As of Junos OS Release 10.2 a hidden CLI knob drop-path-attributes is available to make the router simply discard a BGP attribute of your choice from further processing by BGP. Since the drop action takes effect during inbound processing, all issues relating to processing of corrupt attributes are mitigated. This knob can be added either on the global BGP level (in which case it is valid for all BGP peers), BGP group level or BGP neighbor level and it will cause the unrecognized attribute to be dropped, but also not propagated to any other BGP peer, external or internal. That latter behavior, however, may violate RFC4271 - Chapter 5, since it doesn't distinguish between transitive and non-transitive attributes - simply any attribute matching the code in the list is dropped. On the other hand, RFC4271 states:

If a path with an unrecognized transitive optional attribute is accepted and passed to other BGP peers, then the unrecognized transitive optional attribute of that path MUST be passed, along with the path, to other BGP peers with the Partial bit in the Attribute Flags octet set to 1. If a path with a recognized, transitive optional attribute is accepted and passed along to other BGP peers and the Partial bit in the Attribute Flags octet is set to 1 by some previous AS, it MUST NOT be set back to 0 by the current AS. Unrecognized non-transitive optional attributes MUST be quietly ignored and not passed along to other BGP peers.

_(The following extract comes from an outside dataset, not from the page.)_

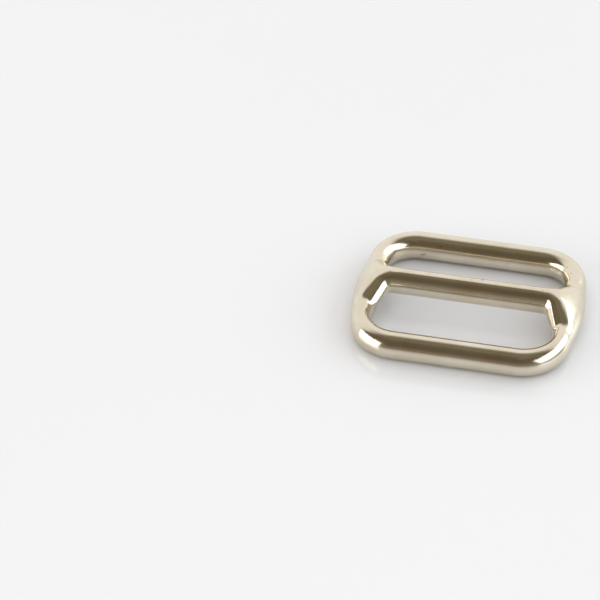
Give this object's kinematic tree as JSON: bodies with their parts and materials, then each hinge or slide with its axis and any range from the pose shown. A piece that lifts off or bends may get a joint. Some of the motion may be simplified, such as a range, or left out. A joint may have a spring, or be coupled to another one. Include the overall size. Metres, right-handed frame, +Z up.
{
  "type": "strap slider buckle",
  "caption": "Small nickel-plated metal strap slider: a rounded rectangular ring of oval rod with a raised centre bar between two equal strap windows.",
  "frame": {"origin": "middle of the slider's outline, on the surface that it lies on", "axes": "+X along the centre bar, +Y from the front window towards the back window, +Z up from the surface"},
  "size_m": [0.0306, 0.0252, 0.0058],
  "materials": {
    "nickel_plate": "bright nickel plate on a polished die casting, slightly warm"
  },
  "bodies": {
    "root": {"frame": "nickel_plate", "centre_bar": "nickel_plate"}
  },
  "joints": []
}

Luckily, to meet those strict criteria, a similar, also hidden CLI knob, yet a bit different in its behavior, was introduced later on - ignore-path-attributes. Similarly to the above mentioned knob drop-path-attributes this one also instructs the router OS to skip processing attributes listed in the statement. However, contrary to drop-path-attributes , this one keeps the skipped BGP attribute in the original update message and passes it as-is to other BGP peers.

In summary - any of those options you chose, the usage is very simple. To skip processing attributes 28, 30, 31 and 129 you can use:

[edit protocols bgp]
user@router# set ignore-path-attributes [ 28 30-31 129 ]

If you are running multiple routing instances on the router, the best way to apply this knob to all routing contexts is to add the following configuration group to your router configuration:

groups {
    GR-BOGON-BGP-ATTR {
        protocols {
            bgp {
                ignore-path-attributes [ 28 30-31 129 ];
            }
        }
        routing-instances {
            <*> {
                protocols {
                    bgp {
                        ignore-path-attributes [ 28 30-31 129 ];
                    }
                }
            }
        }                              
    }
}
apply-groups GR-BOGON-BGP-ATTR;

Juniper Networks - Junos OS - bgp-error-tolerance

Filtering BGP attributes requires revising the router configurations from time to time. What if IANA reassigns once deprecated code points, when we run out of the 8-bit code point space? What if someone still decides that a deprecated attribute is useful and revamps it from the Mordor? Well, that actually happened with the mentioned BGP ELC - now revamped as ELCv2/v3. Sure, for those, a new code point is reserved, but still ... why not seek a more stable, general solution for the problem?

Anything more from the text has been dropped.